-- START --

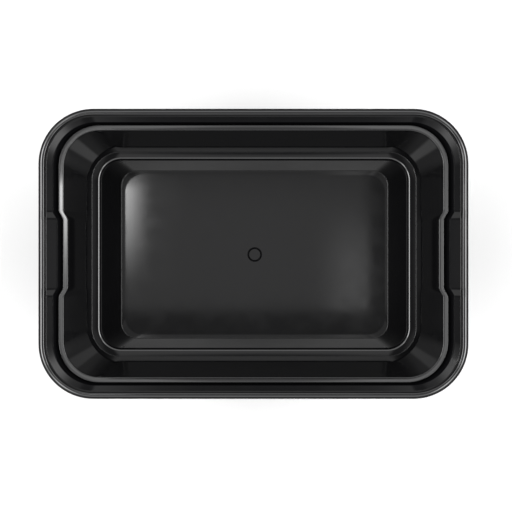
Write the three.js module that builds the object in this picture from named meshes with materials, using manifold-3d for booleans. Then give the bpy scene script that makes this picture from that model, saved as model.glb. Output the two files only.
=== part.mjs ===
// Open takeaway lunch box in black moulded plastic: one thin-walled piece with a two-tier cavity.
//
// From the outside in, the mouth has a rounded rim with a skirt, a sloping flange, a narrow groove
// that takes the bead of a lid, and a raised ring. The cavity falls from the ring in an upper tier
// to a ledge, and from the ledge in a lower tier to the floor. The ring, the groove and the top of
// the wall step inwards at the middle of both ends.
//
// Units are millimetres. +X runs along the length and +Z is up. The origin is at the middle of the
// base, on the surface that the box stands on.

import * as THREE from 'three';
import { mergeVertices } from 'three/addons/utils/BufferGeometryUtils.js';
import Module from 'manifold-3d';

// ---------------------------------------------------------------- driving dimensions

const RIM_LENGTH = 175;
const RIM_WIDTH = 118.2;
const HEIGHT = 68;
const RIM_CORNER = 22.4;
const WALL = 0.8;

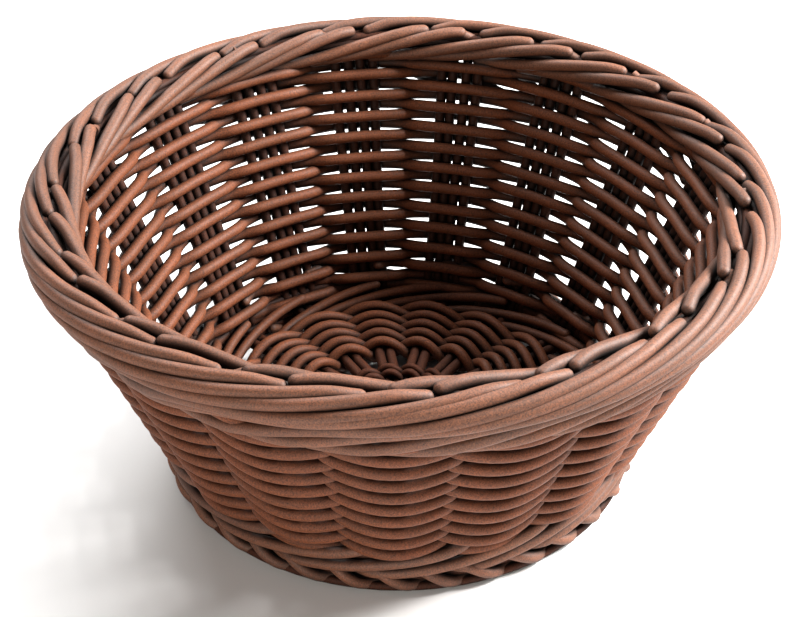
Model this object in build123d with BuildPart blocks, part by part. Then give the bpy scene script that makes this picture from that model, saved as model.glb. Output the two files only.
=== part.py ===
"""Round woven bread basket: stakes, spokes, woven rows and two rolled borders, in millimetres.

The origin is the centre of the footprint, +Z is up, and the seams of the woven rows face +X.
"""

import os
from math import atan2, cos, degrees, floor, hypot, pi, radians, sin, tan

from build123d import *

# Overall sizes
overall_diameter = 200.0
overall_height = 88.5
foot_diameter = 136.5

# Strands and how they stand together
strand_diameter = 3.0
weave_clearance = 0.15
strand_gap = 0.1  # between neighbours in a group
group_count = 17  # odd, so one weaver alternates by itself from row to row
strands_per_group = 4  # two main stakes from the foot up, with a by-stake on each side
by_stake_start = 24.0  # height of the by-stakes' lower ends
strands_per_spoke = 2
seam_gap = 0.4  # between the two cut ends of a woven row

# Rim border, a rolled ring with a flat underside that the stakes run into
rim_width = 15.6
rim_thickness = 13.6
rim_seat_depth = 1.5

# Foot border, a rolled ring that the basket stands on
foot_width = 8.4
foot_height = 12.5
foot_rounding = 2.4

# Woven base
base_level = 7.0
hub_diameter = 36.0
hub_thickness = 6.0
base_weaver_diameter = 2.4
base_weave_start = 31.0
base_weave_bend = 3.0
side_weave_bend = 10.0
bend_share = 0.98  # most of a straight run that the bends at its ends may take up

# Worked out from the sizes above
strand_radius = strand_diameter / 2
group_angle = 2 * pi / group_count
strand_pitch = strand_diameter + strand_gap
side_row_pitch = strand_diameter + weave_clearance
base_row_pitch = base_weaver_diameter + weave_clearance
rim_radius = (overall_diameter - rim_width) / 2
rim_level = overall_height - rim_thickness / 2
rim_seat = overall_height - rim_thickness + rim_seat_depth
foot_radius = (foot_diameter - foot_width) / 2
foot_inner_radius = foot_radius - foot_width / 2
wall_slope = (rim_radius - foot_radius) / (rim_level - foot_height)
wall_lean = atan2(wall_slope, 1)
base_throw = (strand_diameter + base_weaver_diameter) / 2 + weave_clearance
side_throw = (strand_diameter + weave_clearance) / cos(wall_lean)
hub_radius = hub_diameter / 2


def wall_radius(height):
    """Radius of the stakes' centre line at a height."""
    return foot_radius + wall_slope * (height - foot_height)


def export(piece, name):
    """Labels a finished piece and writes it as its own STEP file."""
    piece.part.label = name
    export_step(piece.part, f"parts/{name}.step")


def half_width(count):
    """Distance from a group's middle to its last strand's centre line."""
    return strand_pitch * (count - 1) / 2


def over_length(count, throw, radius, bend, swing):
    """Half the straight length a weaver runs past a group before it turns to the next side.

    It is the least length at which the bent corner still clears the group's last strand. Swing is
    the further turn that the row's own curve adds at the corner.
    """
    edge = half_width(count)
    reach = edge
    for _ in range(30):
        gap = 2 * radius * sin(group_angle / 2) - 2 * reach
        turn = atan2(2 * throw, max(gap, strand_radius)) + swing
        cut = bend * (1 / cos(turn / 2) - 1)
        reach = edge + max(0.0, (throw + cut - throw * cos(turn)) / sin(turn))
    return reach


def around(angle, radius, height):
    """Point on the circle of a radius, at an angle in radians."""
    return Vector(radius * cos(angle), radius * sin(angle), height)


def side_row_points(row, radius, height):
    """Corners of a weaver that passes the stake groups inside and outside by turns, in one plane."""
    reach = over_length(strands_per_group, side_throw, radius, side_weave_bend, group_angle / 2)
    seam = seam_gap / 2 / radius
    points = [around(seam, radius, height)]
    for group in range(group_count):
        middle = (group + 0.5) * group_angle
        side = 1 if (group + row) % 2 else -1
        flat = radius + side * side_throw
        spread = atan2(reach, flat)
        for turn in (middle - spread, middle + spread):
            points.append(around(turn, flat / cos(spread), height))
    points.append(around(2 * pi - seam, radius, height))
    return points


def base_row_points(row, radius):
    """Corners of a weaver that passes over and under the spoke pairs by turns, round one circle."""
    reach = over_length(strands_per_spoke, base_throw, radius, base_weave_bend, 0)
    seam = seam_gap / 2 / radius
    points = [around(seam, radius, base_level)]
    for group in range(group_count):
        middle = (group + 0.5) * group_angle
        side = 1 if (group + row) % 2 else -1
        spread = atan2(reach, radius)
        for turn in (middle - spread, middle + spread):
            points.append(around(turn, radius, base_level + side * base_throw))
    points.append(around(2 * pi - seam, radius, base_level))
    return points


def bend_with_room(points, bend):
    """The bend radius, or the largest one that the straight runs beside each corner have room for."""
    last = len(points) - 2
    for k in range(1, last + 1):
        before = points[k] - points[k - 1]
        after = points[k + 1] - points[k]
        room_before = before.length / (1 if k == 1 else 2)
        room_after = after.length / (1 if k == last else 2)
        turn = radians(before.get_angle(after))
        bend = min(bend, bend_share * min(room_before, room_after) / tan(turn / 2))
    return bend


def strand_along(points, bend, diameter):
    """Round strand swept along straight runs joined by tangent arcs."""
    with BuildPart() as strand:
        with BuildLine() as path:
            FilletPolyline(*points, radius=bend_with_room(points, bend))
        with BuildSketch(Plane(origin=path.line @ 0, z_dir=path.line % 0)):
            Circle(diameter / 2)
        sweep(path=path.line)
    return strand


def rolled_rim():
    """Ring of the rolled rim border, cut flat underneath where the stakes run in."""
    with BuildPart() as rim:
        with BuildSketch(Plane.XZ):
            with Locations((rim_radius, rim_level)):
                Ellipse(rim_width / 2, rim_thickness / 2)
            with Locations((rim_radius, rim_seat)):
                Rectangle(rim_width, rim_thickness, align=(Align.CENTER, Align.MAX), mode=Mode.SUBTRACT)
        revolve(axis=Axis.Z)
    return rim


def rolled_foot():
    """Ring of the rolled foot border, flat below to stand on and flat above under the stakes."""
    with BuildPart() as foot:
        with BuildSketch(Plane.XZ):
            with Locations((foot_radius, foot_height / 2)):
                RectangleRounded(foot_width, foot_height, foot_rounding)
        revolve(axis=Axis.Z)
    return foot


def stake_group(group):
    """Main stakes of one group, leaning with the wall from the foot to the rim, and their by-stakes."""
    middle = (group + 0.5) * group_angle
    root = Plane(
        origin=around(middle, wall_radius(foot_height), foot_height),
        x_dir=around(middle + pi / 2, 1, 0),
        z_dir=around(middle, wall_slope, 1),
    )
    lean_length = hypot(1, wall_slope)
    run = (rim_seat - foot_height) * lean_length
    spare = strand_diameter
    outermost = half_width(strands_per_group)
    with BuildPart() as stakes:
        with BuildSketch(root.offset(-spare)):
            with GridLocations(strand_pitch, 0, strands_per_group - 2, 1):
                Circle(strand_radius)
        extrude(amount=run + 2 * spare)
        split(bisect_by=Plane.XY.offset(foot_height), keep=Keep.TOP)
        with BuildSketch(root.offset((by_stake_start - foot_height) * lean_length)):
            with Locations((-outermost, 0), (outermost, 0)):
                Circle(strand_radius)
        extrude(amount=run)
        split(bisect_by=Plane.XY.offset(rim_seat), keep=Keep.BOTTOM)
    return stakes


def spoke_fan():
    """Pairs of spokes that run from the hub's rim to the foot border's inner wall."""
    spoke_offset = half_width(strands_per_spoke)
    with BuildPart() as spokes:
        with PolarLocations(0, group_count, start_angle=degrees(group_angle) / 2):
            with Locations((0, spoke_offset, base_level), (0, -spoke_offset, base_level)):
                Cylinder(
                    strand_radius,
                    foot_radius,
                    rotation=(0, 90, 0),
                    align=(Align.CENTER, Align.CENTER, Align.MIN),
                )
        Cylinder(foot_inner_radius, overall_height, mode=Mode.INTERSECT)
        Cylinder(hub_radius, overall_height, mode=Mode.SUBTRACT)
    return spokes


def spoke_hub():
    """Disc that stands for the crossed bundles of spokes at the middle of the base."""
    with BuildPart() as hub:
        with BuildSketch(Plane.XY.offset(base_level - hub_thickness / 2)):
            Circle(hub_radius)
        extrude(amount=hub_thickness)
        fillet(hub.edges(), radius=strand_radius / 3)
    return hub


def main():
    os.makedirs("parts", exist_ok=True)
    export(spoke_hub(), "base_centre")
    export(spoke_fan(), "base_spokes")
    export(rolled_foot(), "foot_border")
    export(rolled_rim(), "rim_border")
    for group in range(group_count):
        export(stake_group(group), f"stake_group_{group + 1:02d}")

    base_room = foot_inner_radius - base_weaver_diameter - base_weave_start
    for row in range(floor(base_room / base_row_pitch) + 1):
        points = base_row_points(row, base_weave_start + row * base_row_pitch)
        strand = strand_along(points, base_weave_bend, base_weaver_diameter)
        export(strand, f"base_weaver_{row + 1:02d}")

    lowest = foot_height + strand_radius + weave_clearance
    highest = rim_seat - strand_radius - weave_clearance
    for row in range(floor((highest - lowest) / side_row_pitch) + 1):
        height = lowest + row * side_row_pitch
        points = side_row_points(row, wall_radius(height), height)
        strand = strand_along(points, side_weave_bend, strand_diameter)
        export(strand, f"side_weaver_{row + 1:02d}")


main()
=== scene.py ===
import math
import random

import bmesh
import bpy
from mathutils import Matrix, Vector


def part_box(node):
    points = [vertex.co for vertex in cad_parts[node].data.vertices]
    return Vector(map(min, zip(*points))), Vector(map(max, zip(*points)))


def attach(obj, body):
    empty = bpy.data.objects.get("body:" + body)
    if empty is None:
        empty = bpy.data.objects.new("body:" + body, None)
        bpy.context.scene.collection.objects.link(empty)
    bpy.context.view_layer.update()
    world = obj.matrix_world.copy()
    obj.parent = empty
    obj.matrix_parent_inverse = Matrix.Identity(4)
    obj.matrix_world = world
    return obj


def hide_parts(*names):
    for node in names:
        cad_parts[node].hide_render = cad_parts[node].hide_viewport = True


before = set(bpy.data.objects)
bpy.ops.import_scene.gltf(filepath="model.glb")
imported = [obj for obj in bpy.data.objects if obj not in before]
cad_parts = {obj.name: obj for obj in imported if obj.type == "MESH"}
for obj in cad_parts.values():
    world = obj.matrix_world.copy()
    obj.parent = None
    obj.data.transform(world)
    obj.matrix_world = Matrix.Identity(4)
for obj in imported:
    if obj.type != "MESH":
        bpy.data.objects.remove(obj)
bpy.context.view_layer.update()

bl_info = {
    "name": "Woven wicker basket",
    "version": (1, 0, 0),
    "blender": (4, 5, 0),
    "location": "3D View > Sidebar > Basket",
    "description": "Builds the strands of a round woven basket over its packed frame",
    "category": "Object",
}

NODES = sorted(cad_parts)
_, RIM_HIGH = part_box("rim_border")
_, FOOT_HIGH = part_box("foot_border")
MM = 0.001
RIM_HALF_WIDTH = 7.8 * MM
RIM_HALF_HEIGHT = 6.8 * MM
FOOT_HALF_WIDTH = 4.2 * MM
FOOT_HALF_HEIGHT = 4.6 * MM
GROUPS = 17
STEP = 2 * math.pi / GROUPS
SEED = 17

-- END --

__Exercise task__.
Repeat, character for character, the lines of the material above from the line with "lowest = foot_height" through the line with "bpy.data.objects.remove(obj)".

__Response to the exercise__.
    lowest = foot_height + strand_radius + weave_clearance
    highest = rim_seat - strand_radius - weave_clearance
    for row in range(floor((highest - lowest) / side_row_pitch) + 1):
        height = lowest + row * side_row_pitch
        points = side_row_points(row, wall_radius(height), height)
        strand = strand_along(points, side_weave_bend, strand_diameter)
        export(strand, f"side_weaver_{row + 1:02d}")


main()
=== scene.py ===
import math
import random

import bmesh
import bpy
from mathutils import Matrix, Vector


def part_box(node):
    points = [vertex.co for vertex in cad_parts[node].data.vertices]
    return Vector(map(min, zip(*points))), Vector(map(max, zip(*points)))


def attach(obj, body):
    empty = bpy.data.objects.get("body:" + body)
    if empty is None:
        empty = bpy.data.objects.new("body:" + body, None)
        bpy.context.scene.collection.objects.link(empty)
    bpy.context.view_layer.update()
    world = obj.matrix_world.copy()
    obj.parent = empty
    obj.matrix_parent_inverse = Matrix.Identity(4)
    obj.matrix_world = world
    return obj


def hide_parts(*names):
    for node in names:
        cad_parts[node].hide_render = cad_parts[node].hide_viewport = True


before = set(bpy.data.objects)
bpy.ops.import_scene.gltf(filepath="model.glb")
imported = [obj for obj in bpy.data.objects if obj not in before]
cad_parts = {obj.name: obj for obj in imported if obj.type == "MESH"}
for obj in cad_parts.values():
    world = obj.matrix_world.copy()
    obj.parent = None
    obj.data.transform(world)
    obj.matrix_world = Matrix.Identity(4)
for obj in imported:
    if obj.type != "MESH":
        bpy.data.objects.remove(obj)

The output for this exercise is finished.